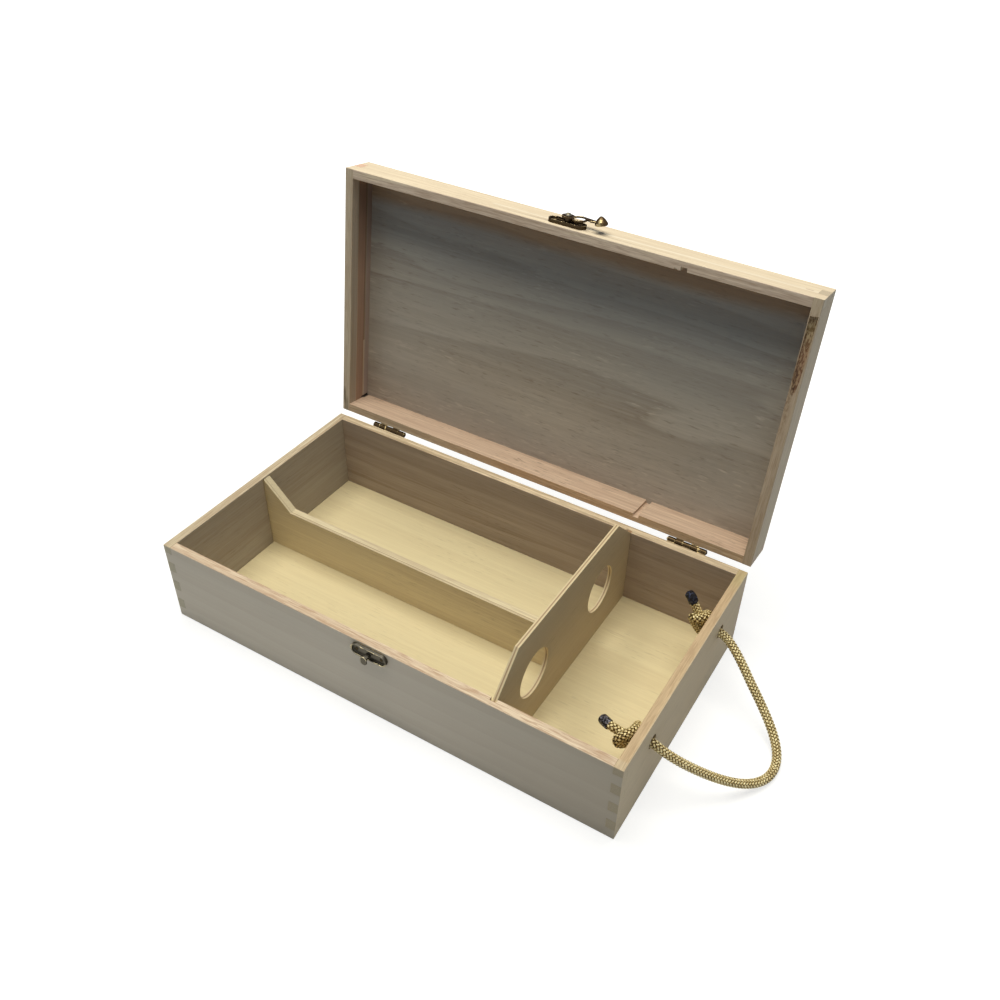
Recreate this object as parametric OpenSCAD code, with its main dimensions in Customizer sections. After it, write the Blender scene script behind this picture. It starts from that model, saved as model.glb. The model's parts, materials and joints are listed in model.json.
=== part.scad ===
// Two-bottle wooden wine box: finger-jointed base and lid sawn from one blank,
// plywood neck plate, wooden centre divider, two stop hinges, a swing latch and
// a rope handle. Millimetres, Z up. The origin is the middle of the underside,
// +X runs towards the rope handle and -Y towards the latch. The lid is drawn
// shut and then turned open about its hinges.

/* [Box] */
// Outside length of the box
box_len = 360; // [345:1:390]
// Outside depth of the box, front to back
box_dep = 196; // [190:1:216]
// Height of the base's walls
base_h = 68.6; // [66:0.2:74]
// Height of the lid's rails
lid_h = 27; // [25:0.5:32]
// Thickness of the walls and of the lid's rails
wall = 6.6; // [6:0.2:8]
// Gap between the rim and the lip of the shut lid
lid_gap = 0.4; // [0.2:0.1:0.8]
// Angle at which the hinges stop the open lid
open_angle = 98.5; // [92:0.5:105]

/* [Corner joints] */
// Number of fingers up a corner of the uncut box
finger_count = 11; // [9:2:13]
// Height of the first and the last finger
end_finger = 8.8; // [8:0.2:11]
// Wood lost where the lid was sawn from the base
saw_kerf = 2; // [1.4:0.2:2.6]

/* [Floor and lid panels] */
// Thickness of the floor panel
floor_t = 4.5; // [3.5:0.5:6]
// Thickness of the lid panel
panel_t = 3; // [2.5:0.5:4]
// Depth of the rebates that hold both panels
rebate = 3.3; // [2.8:0.1:4]

/* [Neck plate] */
// Thickness of the plywood plate
plate_t = 3.2; // [2.8:0.2:4]
// Distance from the right end of the box to the plate's right face
plate_inset = 88.3; // [80:0.5:96]
// Depth of the grooves that hold the plates
groove_d = 2.6; // [2:0.2:3.2]
// Play of a plate across its groove
groove_play = 1.2; // [0.4:0.2:1.6]
// Clearance between a plate's edge and the bottom of its groove
plate_clear = 0.3; // [0.2:0.1:0.5]
// Clearance between the plate's top and the shut lid's panel
plate_lid_clear = 0.6; // [0.4:0.1:1.5]
// Diameter of the two neck holes
neck_d = 36; // [33:0.5:38]
// Distance between the neck holes' centres
neck_gap = 92; // [84:1:98]
// Height of the neck holes' centres
neck_z = 49; // [46:0.5:52]

/* [Centre divider] */
// Thickness of the divider
divider_t = 6.6; // [3:0.2:8]
// Height of the divider's long low edge above the underside
divider_low = 44; // [36:1:50]
// Run of the slope at its left end
divider_run = 23; // [16:1:28]

/* [Hinges] */
// Length of a hinge
hinge_len = 30; // [26:1:36]
// Distance from an end of the box to a hinge's middle
hinge_inset = 48; // [40:1:60]
// Reach of a leaf from the hinge's axis
leaf_reach = 10; // [9:0.5:12]
// Thickness of a leaf
leaf_t = 0.9; // [0.7:0.1:1]
// Outside diameter of the knuckles
knuckle_d = 4.2; // [3.8:0.1:4.6]
// Diameter of the hinge pin
pin_d = 1.8; // [1.6:0.1:2]
// Length of the heel that stops the open lid
heel_len = 4.4; // [3:0.2:5]

/* [Latch] */
// Length of the latch plate and of the catch plate
tray_len = 28; // [24:0.5:30]
// Height of both plates
tray_h = 9.4; // [8.6:0.2:10.4]
// Depth of both plates
tray_t = 2.6; // [2.2:0.1:3]
// Distance from the lid's lip to the latch plate's middle
latch_up = 8.4; // [8:0.2:10]
// Distance from the base's rim to the catch plate's middle
catch_down = 6.2; // [6:0.2:8]
// Thickness of the lever
lever_t = 1.2; // [1:0.1:1.5]
// Distance from the rivet to the knob
lever_len = 25; // [24:0.5:28]
// Height of the knob over the lever's back
knob_h = 6; // [4.5:0.5:8]

/* [Nails] */
// Diameter of a nail's head
nail_head_d = 2.6; // [2.2:0.1:3]
// Diameter of a nail's shank
nail_d = 1; // [0.8:0.1:1.2]
// Length of a nail under its head
nail_len = 5.4; // [4:0.2:5.6]

/* [Rope handle] */
// Diameter of the rope
rope_d = 6.5; // [5:0.5:7]
// Diameter of the rope holes
rope_hole_d = 10; // [8:0.5:11]
// Length of a knot along the rope
knot_len = 14; // [11:1:16]

/* [Hidden] */
$fn = 48;
over = 1;

// Half sizes, inner faces and the heights of the shut box
half_len = box_len / 2;
half_dep = box_dep / 2;
in_x = half_len - wall;
in_y = half_dep - wall;
lip_z = base_h + lid_gap;
top_z = lip_z + lid_h;
panel_z = top_z - panel_t;

// Corner fingers, measured up the uncut box
uncut_h = base_h + saw_kerf + lid_h;
finger_h = (uncut_h - 2 * end_finger) / (finger_count - 2);
kerf_drop = saw_kerf - lid_gap;
function finger_low(i) = i == 0 ? 0 : end_finger + (i - 1) * finger_h;
function finger_size(i) = i == 0 || i == finger_count - 1 ? end_finger : finger_h;

// The natural hollow in the lid's right rail and the chip in its front rail
wane_start = 5;
wane_len = 58;
wane_w = 5.2;
wane_lip = 0.6;
wane_depth = 1.8;
wane_fall = 1.9;
chip_off = 3.4;
chip_len = 2.6;
chip_w = 1.8;

// Neck plate and centre divider
plate_right = half_len - plate_inset;
plate_left = plate_right - plate_t;
groove_left = plate_left - groove_play;
plate_half = in_y + groove_d - plate_clear;
plate_top = panel_z - plate_lid_clear;
plate_rise = plate_top - base_h;
shoulder = plate_half - in_y;
divider_groove = divider_t + groove_play;
divider_high = base_h - 1.4;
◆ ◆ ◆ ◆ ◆
* **YOUR GOAL**
Copy out the material word for word and line for line.

* **SOLUTION BELOW**
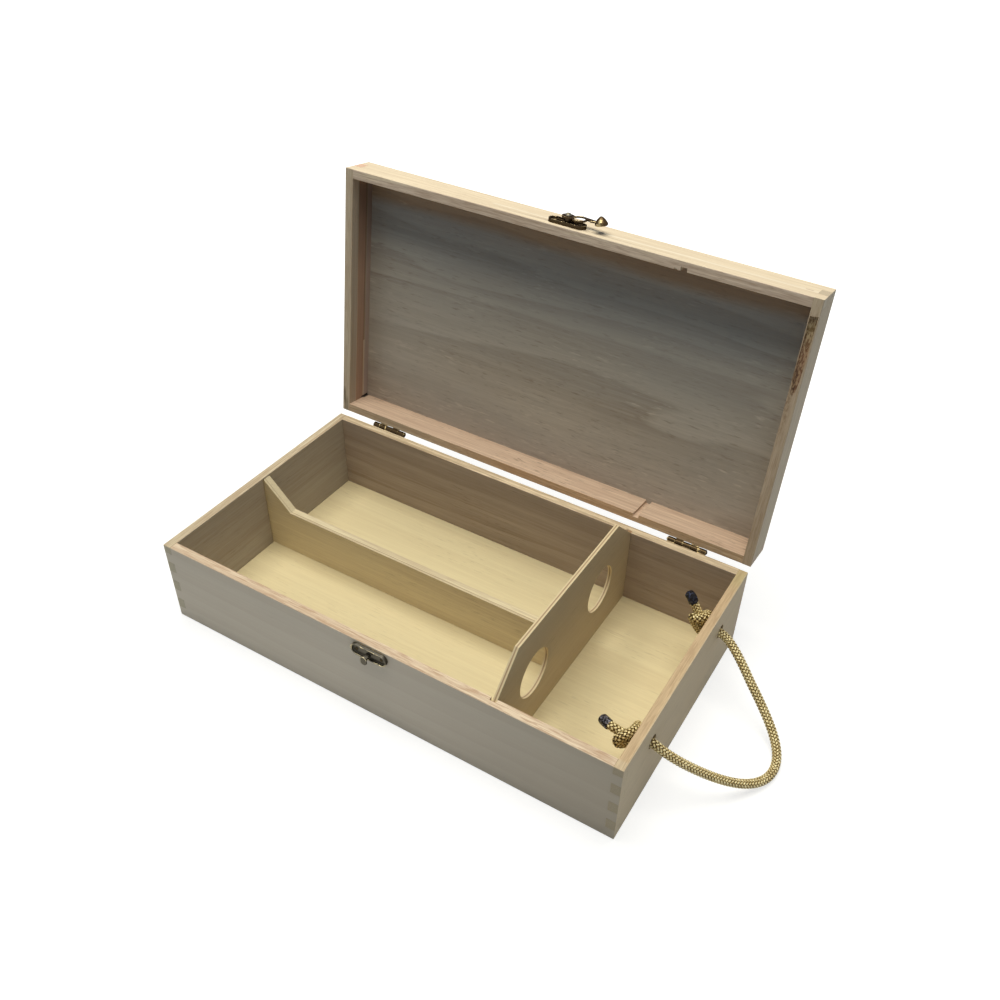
Recreate this object as parametric OpenSCAD code, with its main dimensions in Customizer sections. After it, write the Blender scene script behind this picture. It starts from that model, saved as model.glb. The model's parts, materials and joints are listed in model.json.
=== part.scad ===
// Two-bottle wooden wine box: finger-jointed base and lid sawn from one blank,
// plywood neck plate, wooden centre divider, two stop hinges, a swing latch and
// a rope handle. Millimetres, Z up. The origin is the middle of the underside,
// +X runs towards the rope handle and -Y towards the latch. The lid is drawn
// shut and then turned open about its hinges.

/* [Box] */
// Outside length of the box
box_len = 360; // [345:1:390]
// Outside depth of the box, front to back
box_dep = 196; // [190:1:216]
// Height of the base's walls
base_h = 68.6; // [66:0.2:74]
// Height of the lid's rails
lid_h = 27; // [25:0.5:32]
// Thickness of the walls and of the lid's rails
wall = 6.6; // [6:0.2:8]
// Gap between the rim and the lip of the shut lid
lid_gap = 0.4; // [0.2:0.1:0.8]
// Angle at which the hinges stop the open lid
open_angle = 98.5; // [92:0.5:105]

/* [Corner joints] */
// Number of fingers up a corner of the uncut box
finger_count = 11; // [9:2:13]
// Height of the first and the last finger
end_finger = 8.8; // [8:0.2:11]
// Wood lost where the lid was sawn from the base
saw_kerf = 2; // [1.4:0.2:2.6]

/* [Floor and lid panels] */
// Thickness of the floor panel
floor_t = 4.5; // [3.5:0.5:6]
// Thickness of the lid panel
panel_t = 3; // [2.5:0.5:4]
// Depth of the rebates that hold both panels
rebate = 3.3; // [2.8:0.1:4]

/* [Neck plate] */
// Thickness of the plywood plate
plate_t = 3.2; // [2.8:0.2:4]
// Distance from the right end of the box to the plate's right face
plate_inset = 88.3; // [80:0.5:96]
// Depth of the grooves that hold the plates
groove_d = 2.6; // [2:0.2:3.2]
// Play of a plate across its groove
groove_play = 1.2; // [0.4:0.2:1.6]
// Clearance between a plate's edge and the bottom of its groove
plate_clear = 0.3; // [0.2:0.1:0.5]
// Clearance between the plate's top and the shut lid's panel
plate_lid_clear = 0.6; // [0.4:0.1:1.5]
// Diameter of the two neck holes
neck_d = 36; // [33:0.5:38]
// Distance between the neck holes' centres
neck_gap = 92; // [84:1:98]
// Height of the neck holes' centres
neck_z = 49; // [46:0.5:52]

/* [Centre divider] */
// Thickness of the divider
divider_t = 6.6; // [3:0.2:8]
// Height of the divider's long low edge above the underside
divider_low = 44; // [36:1:50]
// Run of the slope at its left end
divider_run = 23; // [16:1:28]

/* [Hinges] */
// Length of a hinge
hinge_len = 30; // [26:1:36]
// Distance from an end of the box to a hinge's middle
hinge_inset = 48; // [40:1:60]
// Reach of a leaf from the hinge's axis
leaf_reach = 10; // [9:0.5:12]
// Thickness of a leaf
leaf_t = 0.9; // [0.7:0.1:1]
// Outside diameter of the knuckles
knuckle_d = 4.2; // [3.8:0.1:4.6]
// Diameter of the hinge pin
pin_d = 1.8; // [1.6:0.1:2]
// Length of the heel that stops the open lid
heel_len = 4.4; // [3:0.2:5]

/* [Latch] */
// Length of the latch plate and of the catch plate
tray_len = 28; // [24:0.5:30]
// Height of both plates
tray_h = 9.4; // [8.6:0.2:10.4]
// Depth of both plates
tray_t = 2.6; // [2.2:0.1:3]
// Distance from the lid's lip to the latch plate's middle
latch_up = 8.4; // [8:0.2:10]
// Distance from the base's rim to the catch plate's middle
catch_down = 6.2; // [6:0.2:8]
// Thickness of the lever
lever_t = 1.2; // [1:0.1:1.5]
// Distance from the rivet to the knob
lever_len = 25; // [24:0.5:28]
// Height of the knob over the lever's back
knob_h = 6; // [4.5:0.5:8]

/* [Nails] */
// Diameter of a nail's head
nail_head_d = 2.6; // [2.2:0.1:3]
// Diameter of a nail's shank
nail_d = 1; // [0.8:0.1:1.2]
// Length of a nail under its head
nail_len = 5.4; // [4:0.2:5.6]

/* [Rope handle] */
// Diameter of the rope
rope_d = 6.5; // [5:0.5:7]
// Diameter of the rope holes
rope_hole_d = 10; // [8:0.5:11]
// Length of a knot along the rope
knot_len = 14; // [11:1:16]

/* [Hidden] */
$fn = 48;
over = 1;

// Half sizes, inner faces and the heights of the shut box
half_len = box_len / 2;
half_dep = box_dep / 2;
in_x = half_len - wall;
in_y = half_dep - wall;
lip_z = base_h + lid_gap;
top_z = lip_z + lid_h;
panel_z = top_z - panel_t;

// Corner fingers, measured up the uncut box
uncut_h = base_h + saw_kerf + lid_h;
finger_h = (uncut_h - 2 * end_finger) / (finger_count - 2);
kerf_drop = saw_kerf - lid_gap;
function finger_low(i) = i == 0 ? 0 : end_finger + (i - 1) * finger_h;
function finger_size(i) = i == 0 || i == finger_count - 1 ? end_finger : finger_h;

// The natural hollow in the lid's right rail and the chip in its front rail
wane_start = 5;
wane_len = 58;
wane_w = 5.2;
wane_lip = 0.6;
wane_depth = 1.8;
wane_fall = 1.9;
chip_off = 3.4;
chip_len = 2.6;
chip_w = 1.8;

// Neck plate and centre divider
plate_right = half_len - plate_inset;
plate_left = plate_right - plate_t;
groove_left = plate_left - groove_play;
plate_half = in_y + groove_d - plate_clear;
plate_top = panel_z - plate_lid_clear;
plate_rise = plate_top - base_h;
shoulder = plate_half - in_y;
divider_groove = divider_t + groove_play;
divider_high = base_h - 1.4;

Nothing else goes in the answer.